What is common to both B&M and e-commerce is the continuing erosion of profit margins. A clear demonstration that the marketing war between these to business styles is perhaps more like suicide than genocide.

Meanwhile there is this C-store market thing out there that is defying the market norm. Store size, location, inventory and continuance is simply up to market support and needs. C-store focus on add on and impulse sales is obvious and polite. C-stores generally understand the need to minimize checkout time and steps to improve are aggressively designed and tested. Market threshold pricing is of no consideration and replaced by prices relative to quick reaction demand while out of stocks are recognized as the chief instigator of shopping else where and thus considered intolerable. Vendor support and presence is well balanced to the market demands.

Maybe there is something to look at here by the rest of the b&m retailers.

Benjamin Smith
Benjamin Smith
6 years ago

In-store may go down but I know that online can go up on Prime Day by virtue of more people being online shopping. Amazon trains people to shop on Prime Day like must-see TV. If more people are shopping online that day it could/should be great for online sales. When I was running sales for a primarily direct-to-consumer brand, we saw our sales increase on Prime Day not only on Amazon, but at Living Social, Groupon and our own website. Prime Day just became a second “Christmas In July” for us.

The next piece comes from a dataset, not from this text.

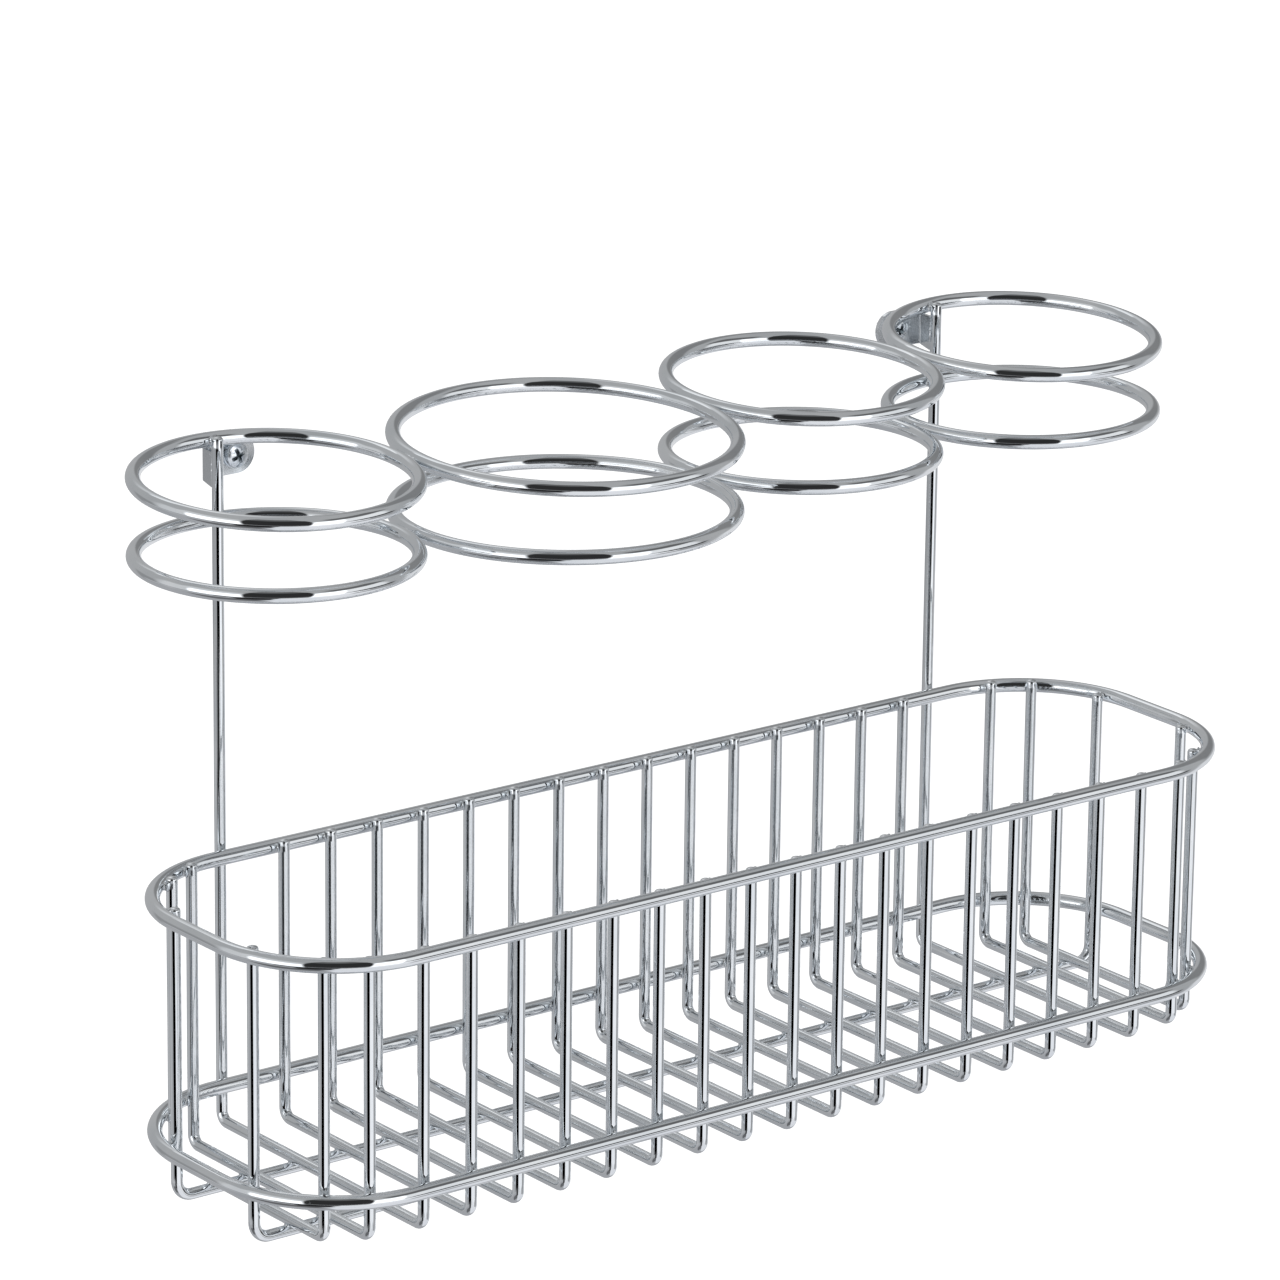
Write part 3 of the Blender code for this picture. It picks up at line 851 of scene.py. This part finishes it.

Now if I’m an omnichannel retailer I would charge my team to have our own “sub-prime” deals (like what I did there?) ready to go and promote on our website, social channels and email database. Heck I may even promote them in-store leading up to Prime Day. If they aren’t walking in the door that day at least they know I’ve got something online.

If there are Black Friday and Cyber Monday websites that curate all the ads and deals, excuse me while I go register subprimedeals.com and subprimedealsday.com and start preparing for some nice affiliate traffic and commission on Prime Day next year!